3. Leadership complexity is rising faster than managerial theory innovation

Despite thousands of new business books annually, few introduce frameworks as robust as Porter, Christensen, or Kahneman.

The Real Shift: From New Ideas to Durable Thinking Systems

Consulting firms increasingly describe strategy as a “systems discipline” rather than a collection of best practices. The most valuable business books today are not those that predict the next trend, but those that help executives interpret persistent structural forces:

  • Competition: Porter (Five Forces)
  • Innovation cycles: Christensen (Disruption)
  • Behavioral decision-making: Kahneman (Dual-System Theory)
  • Organizational discipline: Collins (Level 5 Leadership)

In other words, the canon is not shrinking—it is stabilizing.

Conclusion

In an era obsessed with novelty—AI breakthroughs, startup disruption, and rapid reinvention—the most influential business ideas are often the oldest.

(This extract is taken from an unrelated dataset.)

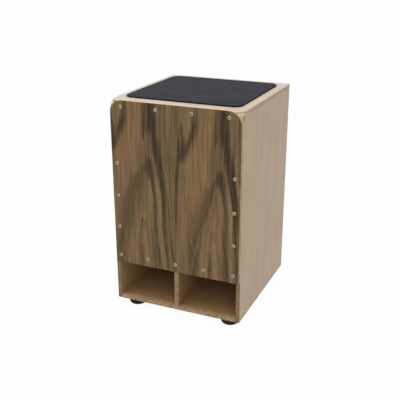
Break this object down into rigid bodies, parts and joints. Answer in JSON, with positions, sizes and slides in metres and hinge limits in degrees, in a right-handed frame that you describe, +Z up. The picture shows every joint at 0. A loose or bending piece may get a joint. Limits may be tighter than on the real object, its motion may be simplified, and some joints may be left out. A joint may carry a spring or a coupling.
{
  "type": "bass cajon",
  "caption": "Box drum with a screwed playing plate over a pair of front bass ports, sanded playing corners, a foam seat mat, inner snares and rubber feet.",
  "frame": {"origin": "on the floor under the middle of the whole drum, between its four feet", "axes": "+Z up, -Y towards the player's hands (the tapa and the ports), +X to the right as the tapa is looked at"},
  "size_m": [0.3, 0.3152, 0.492],
  "materials": {
    "side_ply": "satin lacquer",
    "seat_ply": "satin lacquer",
    "port_ply": "raw ply, lightly sealed",
    "batten_wood": "raw pine",
    "pad_foam": "matt foam",
    "tapa_veneer": "satin lacquered veneer",
    "screw_steel": "zinc plated",
    "snare_steel": "bright wire",
    "foot_rubber": "black, matt"
  },
  "bodies": {
    "root": {"side_panel_left": "side_ply", "side_panel_right": "side_ply", "top_panel": "seat_ply", "bottom_panel": "port_ply", "back_panel": "side_ply", "port_shelf": "port_ply", "port_divider": "port_ply", "front_batten_top": "batten_wood", "front_batten_bottom": "batten_wood", "front_batten_left": "batten_wood", "front_batten_right": "batten_wood", "snare_bar": "batten_wood", "seat_pad": "pad_foam", "tapa": "tapa_veneer", "tapa_screw_top_1": "screw_steel", "tapa_screw_top_2": "screw_steel", "tapa_screw_top_3": "screw_steel", "tapa_screw_top_4": "screw_steel", "tapa_screw_left_1": "screw_steel", "tapa_screw_left_2": "screw_steel", "tapa_screw_left_3": "screw_steel", "tapa_screw_right_1": "screw_steel", "tapa_screw_right_2": "screw_steel", "tapa_screw_right_3": "screw_steel", "tapa_screw_bottom_1": "screw_steel", "tapa_screw_bottom_2": "screw_steel", "tapa_screw_bottom_3": "screw_steel", "tapa_screw_bottom_4": "screw_steel", "tapa_screw_bottom_5": "screw_steel", "snare_set_left": "snare_steel", "snare_set_right": "snare_steel", "snare_screw_left_outer": "screw_steel", "snare_screw_left_inner": "screw_steel", "snare_screw_right_outer": "screw_steel", "snare_screw_right_inner": "screw_steel", "foot_front_left": "foot_rubber", "foot_front_right": "foot_rubber", "foot_rear_left": "foot_rubber", "foot_rear_right": "foot_rubber", "foot_screw_front_left": "screw_steel", "foot_screw_front_right": "screw_steel", "foot_screw_rear_left": "screw_steel", "foot_screw_rear_right": "screw_steel"}
  },
  "joints": []
}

Far from being outdated, classic business books function as cognitive infrastructure for executives operating in increasingly unstable environments. They are not replaced by new theories; they are reinterpreted through new realities.

The paradox of 2026 is that the future of business thinking may depend less on discovering new books—and more on reading the right old ones more carefully.


References

  1. McKinsey & Company (2026). The State of Organizations 2026.
  2. Boston Consulting Group (2025). The Geopolitical Forces Shaping Business in 2026.
  3. McKinsey & Company (2026). Competitive Advantage and Growth Strategy Survey.
  4. Harvard Business Review (2026). Leadership and Organizational Transformation Insights.
  5. Harvard Business Review Press (2025). HBR’s 10 Must Reads 2026.
  6. Journal of International Business Review (2026). Contemporary challenges and the multinational enterprise.
  7. Porter, M. E. (1980). Competitive Strategy.
  8. Christensen, C. (1997). The Innovator’s Dilemma.
  9. Kahneman, D. (2011). Thinking, Fast and Slow.
  10. Collins, J. (2001). Good to Great.
  11. Ries, E. (2011). The Lean Startup.